Task description:
Please repeat the records exactly from their first line, finishing at the line containing "share).normalized(), up0.lerp(up1, share).normalized()" and including it.

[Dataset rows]

____________

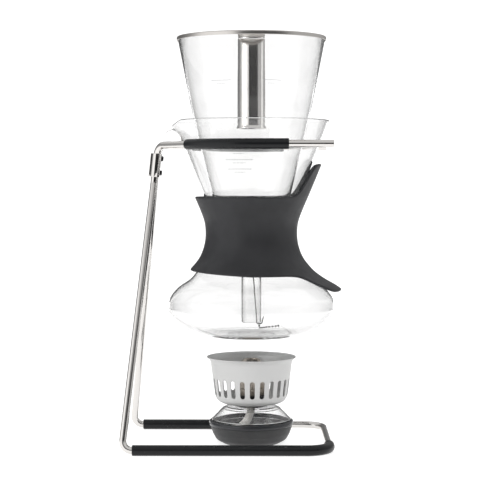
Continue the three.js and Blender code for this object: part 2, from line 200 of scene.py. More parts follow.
def between(low, high):
    """Faces between two rings of vertices, either of which may be a single vertex on the axis."""
    count = max(len(low), len(high))
    faces = []
    for k in range(count):
        n = (k + 1) % count
        corners = [low[k % len(low)], low[n % len(low)], high[n % len(high)], high[k % len(high)]]
        unique = list(dict.fromkeys(corners))
        if len(unique) > 2:
            faces.append(unique)
    return faces


class Path:
    """A line of points with its length and a frame that doesn't twist along it."""

    def __init__(self, points):
        self.points = points
        self.at = [0.0]
        for a, b in zip(points, points[1:]):
            self.at.append(self.at[-1] + (b - a).length)
        self.length = self.at[-1]
        runs = [(b - a).normalized() for a, b in zip(points, points[1:])]
        tangents = [runs[0]] + [(a + b).normalized() for a, b in zip(runs, runs[1:])] + [runs[-1]]
        side = tangents[0].orthogonal().normalized()
        self.frames = []
        for i, tangent in enumerate(tangents):
            if i:
                side = tangents[i - 1].rotation_difference(tangent) @ side
            side = (side - tangent * side.dot(tangent)).normalized()
            self.frames.append((side, tangent.cross(side)))

    def ring(self, distance):
        """Centre and two cross directions at a distance along the path."""
        i = 0
        while i < len(self.at) - 2 and self.at[i + 1] < distance:
            i += 1
        share = (distance - self.at[i]) / (self.at[i + 1] - self.at[i])
        centre = self.points[i].lerp(self.points[i + 1], share)
        (side0, up0), (side1, up1) = self.frames[i], self.frames[i + 1]
        share = min(max(share, 0.0), 1.0)
        return centre, side0.lerp(side1, share).normalized(), up0.lerp(up1, share).normalized()


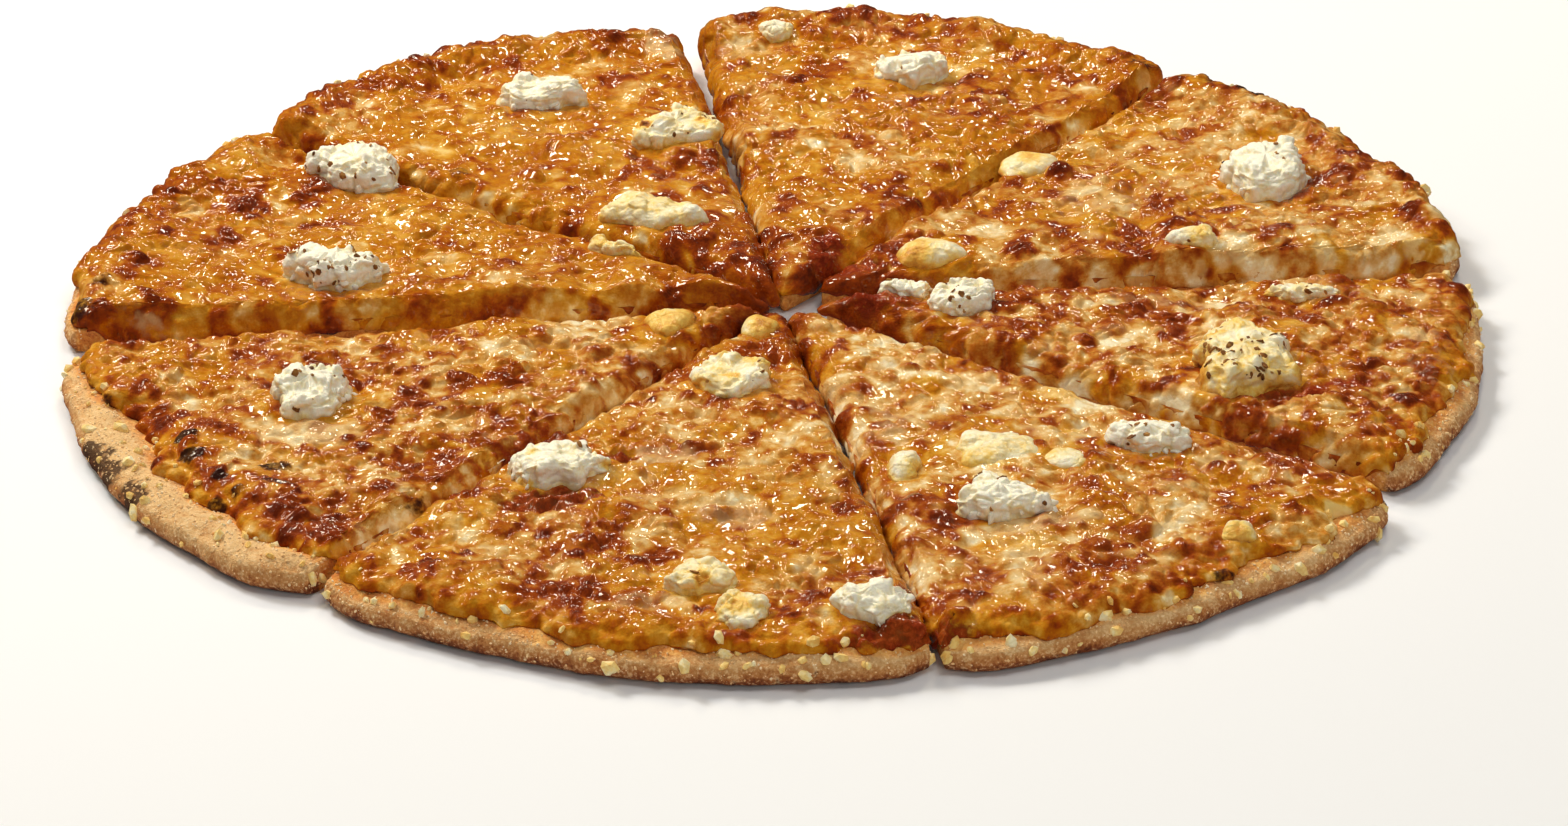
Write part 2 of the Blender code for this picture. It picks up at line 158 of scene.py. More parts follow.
# The slices, clockwise from the one at the back left
SLICES = (
    Slice("1", (-1.0, 9.0), (99.3, 141.2), (147.5, 155.0, 153.5), (0.6, 0.8, 1.5), (0.3, 0.0),
          (7.0, 3.0), 17.0, 0.0, 0.50, 0.95, 0.35),
    Slice("2", (0.8, 8.6), (52.4, 96.9), (150.5, 155.5, 151.0), (0.8, 0.6, 0.8), (0.0, 0.3),
          (7.0, 3.4), 18.0, 5.0, 0.46, 0.80, 0.45),
    Slice("3", (8.5, 11.0), (7.4, 51.0), (153.0, 155.0, 150.5), (1.5, 0.8, 0.8), (0.9, 0.0),
          (7.0, 2.8), 17.0, 6.0, 0.46, 0.20, 0.55),
    Slice("4", (9.5, 2.0), (-31.6, 4.6), (151.5, 151.0, 152.0), (4.0, 3.5, 2.0), (0.0, -1.0),
          (5.0, 1.8), 12.0, 3.0, 0.62, 0.28, 0.75),
    Slice("5", (3.0, -3.0), (-77.9, -35.6), (154.5, 155.0, 154.5), (3.5, 4.5, 3.5), (-0.2, 0.0),
          (5.0, 1.8), 12.0, 2.5, 0.56, 0.25, 0.60),
    Slice("6", (0.0, -2.8), (-127.3, -78.9), (151.5, 153.0, 153.5), (3.0, 5.0, 3.5), (0.0, 0.0),
          (5.0, 1.8), 12.0, 0.0, 0.46, 0.60, 0.65),
    Slice("7", (-5.5, -2.2), (-172.9, -128.9), (153.0, 155.5, 152.5), (3.0, 13.0, 5.0), (-0.4, 0.2),
          (6.0, 2.6), 14.5, 0.0, 0.56, 0.45, 0.80),
    Slice("8", (-5.0, 4.8), (144.0, 182.4), (152.0, 154.5, 155.5), (1.0, 1.0, 2.0), (0.0, 0.6),
          (7.0, 2.2), 17.0, 0.0, 0.47, 0.95, 0.45),
)

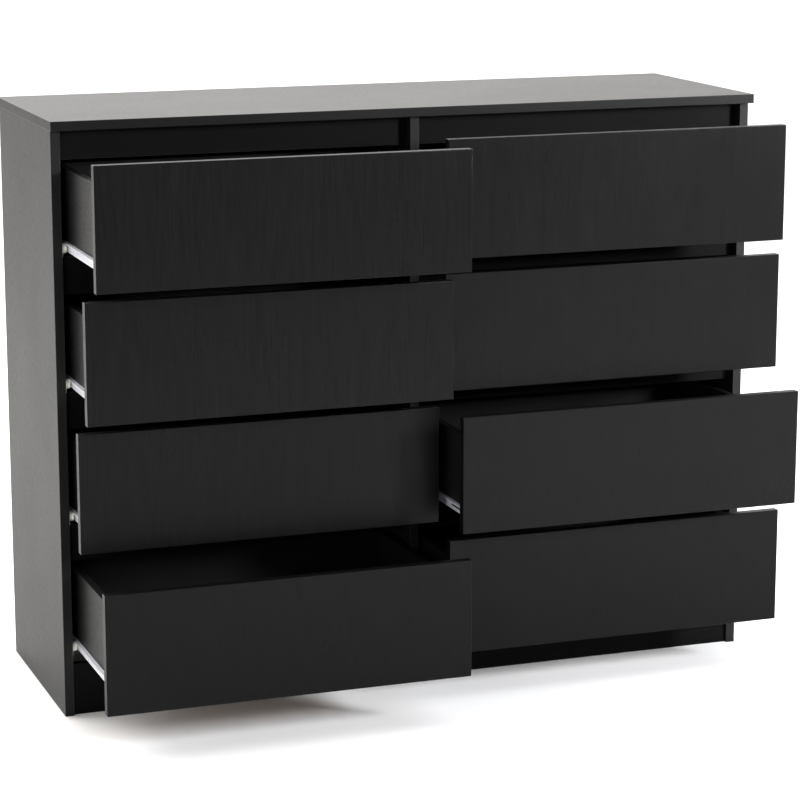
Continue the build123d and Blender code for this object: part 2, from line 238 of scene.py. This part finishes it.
def dress(node, finish, arris_finish=None, easing=0.45 * mm):
    """A frame piece keeps its shape, takes a finish and gets its sharp edges eased."""
    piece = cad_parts[node]
    piece.material_slots[0].material = finish
    weld = piece.modifiers.new("closed_corners", "WELD")
    weld.merge_threshold = same_corner
    ease = piece.modifiers.new("eased_edges", "BEVEL")
    ease.width = easing
    ease.segments = 2
    ease.limit_method = "ANGLE"
    ease.angle_limit = sharpest_left
    ease.use_clamp_overlap = False
    ease.harden_normals = True
    if arris_finish is not None:
        piece.data.materials.append(arris_finish)
        ease.material = 1


upright_foil = black_foil(
    "black_foil_upright", grain="Z", flat="X",
    dark=(0.0075, 0.0074, 0.0070), light=(0.0120, 0.0117, 0.0110), dullness=0.42, reflect=0.18,
)
for upright in ("left_side_panel", "right_side_panel", "centre_divider"):
    dress(upright, upright_foil, arris)

# ---- top panel -----------------------------------------------------------------------------------
# One board of the same make, laid over the uprights and overhanging them a little, with its grain
# lengthways. Dowels place it, and cams in the uprights pull it down.
top_foil = black_foil(
    "black_foil_top", grain="X", flat="Z",
    dark=(0.0095, 0.0087, 0.0080), light=(0.0145, 0.0134, 0.0124), dullness=0.34, reflect=0.12,
)
dress("top_panel", top_foil, arris)

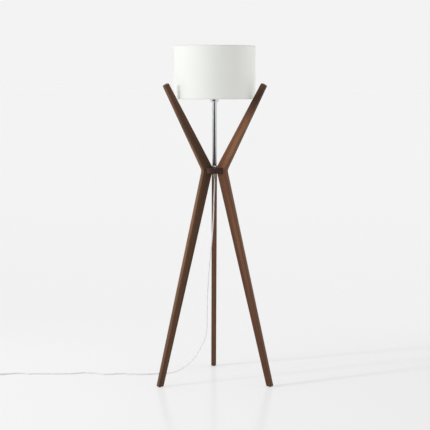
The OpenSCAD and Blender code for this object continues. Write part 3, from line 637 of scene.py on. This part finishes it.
# %% Pole, collar and cup
POLE_R, POLE_IN, ROD_HOLE, COLLAR_R, CUP_WALL = 11.5, 10.0, 5.1, 13.5, 1.2
collar_z, pole_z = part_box("collar")[0].z / MM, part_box("pole")[0].z / MM
pole_top, cup_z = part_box("pole")[1].z / MM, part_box("cup")[0].z / MM
pole = turned("pole_tube", [
    (POLE_IN, pole_z + 50), (POLE_IN, pole_z), (POLE_R, pole_z), (POLE_R, pole_top),
    (POLE_IN, pole_top), (POLE_IN, pole_z + 60)], 128)
collar = turned("pole_collar", rounded([
    (ROD_HOLE, collar_z), (COLLAR_R - 0.5, collar_z), (COLLAR_R, collar_z + 0.5),
    (COLLAR_R, collar_z + 8, 1.2), (POLE_R + 0.6, collar_z + 8, 0.4), (POLE_R + 0.1, collar_z + 7.2),
    (POLE_R + 0.1, collar_z + 3.2), (ROD_HOLE, collar_z + 3.2)]))


def curve(p, steps):
    """The cubic curve with end points p0 and p3 that sets out towards p1 and arrives from p2:
    (1-t)^3 p0 + 3 t (1-t)^2 p1 + 3 t^2 (1-t) p2 + t^3 p3."""
    t = np.linspace(0, 1, steps + 1)[:, None]
    p = np.array(p, float)
    return (1 - t)**3 * p[0] + 3 * t * (1 - t)**2 * p[1] + 3 * t**2 * (1 - t) * p[2] + t**3 * p[3]


flare = curve([(15, 0), (20, 0), (20, 8.5), (23, 34)], 32)
inside = flare[::-1][flare[::-1, 1] > CUP_WALL + 0.2] - (CUP_WALL, 0)
bottom = [(ROD_HOLE, CUP_WALL), (ROD_HOLE, 0)]
cup = turned("cup_bell", np.concatenate([bottom, flare, inside, [(15 - CUP_WALL, CUP_WALL)]]) + (0, cup_z),
             128, sharp=30)
for piece, node in ((pole, "pole"), (collar, "collar"), (cup, "cup")):
    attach(piece, "stand")
    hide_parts(node)

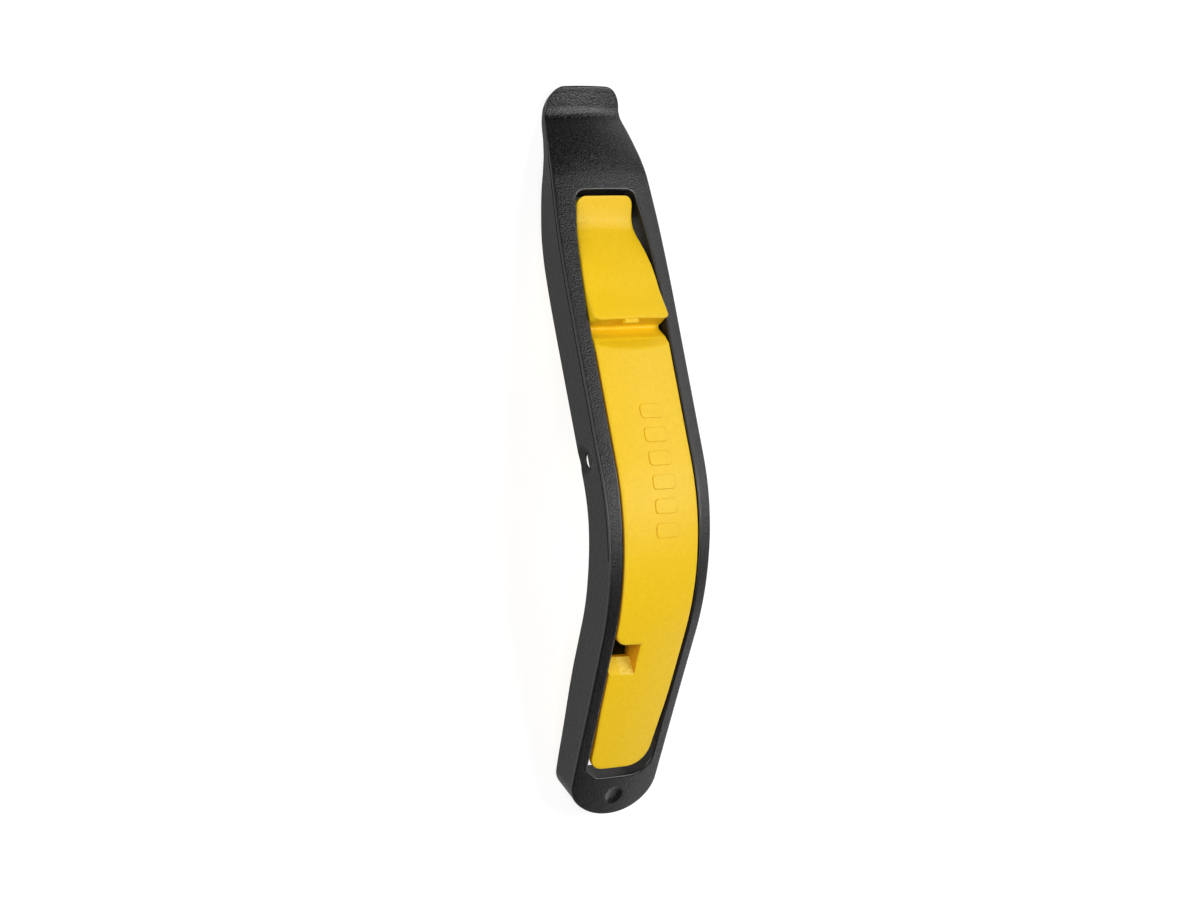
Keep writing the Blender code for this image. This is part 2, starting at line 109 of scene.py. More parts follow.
INNER_START = 30.3
INNER_END = 189.6
INNER_BLANK_DEPTH = 9.0
INNER_HALF_WIDTH = [(30, 8.6), (33, 8.8), (36, 8.8), (38, 8.95), (40, 9.3), (42, 9.8),
                    (44, 10.3), (46, 10.7), (48, 11.05), (50, 11.25), (54, 11.5),
                    (60, 11.7), (110, 11.75), (132, 11.45), (148, 10.95), (160, 10.6),
                    (170, 10.2), (189, 9.0)]
INNER_TIP_CORNER = (2.6, 2.4)
INNER_BOTTOM_LEFT = (3.8, 3.8)
INNER_BOTTOM_RIGHT = (6.4, 6.0)
LEDGE_S = 64.6
RISER = 0.3
LEDGE_ROUND = 0.45
LEDGE_CORNER = 2.0
LEDGE_DRAW = 4.0                    # length over which the ledge's corners are drawn back
LEDGE_PULL = 0.8                    # share of a corner's rounding that is drawn back
GROOVE_ROUND = 0.9
INNER_FRONT = [(30, -0.35), (31, -0.8), (33, -1.7), (35, -2.5), (36.5, -2.95), (38.3, -3.1),
               (39.5, -3.0), (41, -2.65), (44, -1.85), (47, -1.1), (50, -0.5), (53, -0.05),
               (56, 0.3), (58, 0.7), (60, 1.2), (62, 1.75), (64.6, 2.1)]
GROOVE_FRONT = [(LEDGE_S + RISER, -4.1), (65.6, -4.05), (67, -3.25), (69.4, -1.55)]
GROOVE_END = 72.2                   # a flat facet rises from the groove to the crowned front
INNER_TAIL_FRONT = [(165, 0), (177, -0.3), (190, -0.8)]
INNER_BACK = [(30, -2.3), (33, -3.6), (36, -4.8), (39, -5.4), (44, -5.5), (50, -5.9),
              (57, -7.0), (64, -8.1), (72, -8.7), (86, -9.05), (110, -9.0), (137, -9.7),
              (151, -9.75), (158, -8.7), (175, -5.2), (183, -3.2), (190, -2.4)]
INNER_PLATE = 2.4
INNER_WALL = 1.6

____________

The response:
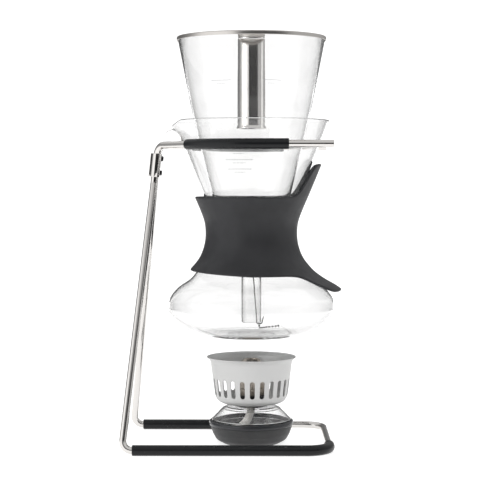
Continue the three.js and Blender code for this object: part 2, from line 200 of scene.py. More parts follow.
def between(low, high):
    """Faces between two rings of vertices, either of which may be a single vertex on the axis."""
    count = max(len(low), len(high))
    faces = []
    for k in range(count):
        n = (k + 1) % count
        corners = [low[k % len(low)], low[n % len(low)], high[n % len(high)], high[k % len(high)]]
        unique = list(dict.fromkeys(corners))
        if len(unique) > 2:
            faces.append(unique)
    return faces


class Path:
    """A line of points with its length and a frame that doesn't twist along it."""

    def __init__(self, points):
        self.points = points
        self.at = [0.0]
        for a, b in zip(points, points[1:]):
            self.at.append(self.at[-1] + (b - a).length)
        self.length = self.at[-1]
        runs = [(b - a).normalized() for a, b in zip(points, points[1:])]
        tangents = [runs[0]] + [(a + b).normalized() for a, b in zip(runs, runs[1:])] + [runs[-1]]
        side = tangents[0].orthogonal().normalized()
        self.frames = []
        for i, tangent in enumerate(tangents):
            if i:
                side = tangents[i - 1].rotation_difference(tangent) @ side
            side = (side - tangent * side.dot(tangent)).normalized()
            self.frames.append((side, tangent.cross(side)))

    def ring(self, distance):
        """Centre and two cross directions at a distance along the path."""
        i = 0
        while i < len(self.at) - 2 and self.at[i + 1] < distance:
            i += 1
        share = (distance - self.at[i]) / (self.at[i + 1] - self.at[i])
        centre = self.points[i].lerp(self.points[i + 1], share)
        (side0, up0), (side1, up1) = self.frames[i], self.frames[i + 1]
        share = min(max(share, 0.0), 1.0)
        return centre, side0.lerp(side1, share).normalized(), up0.lerp(up1, share).normalized()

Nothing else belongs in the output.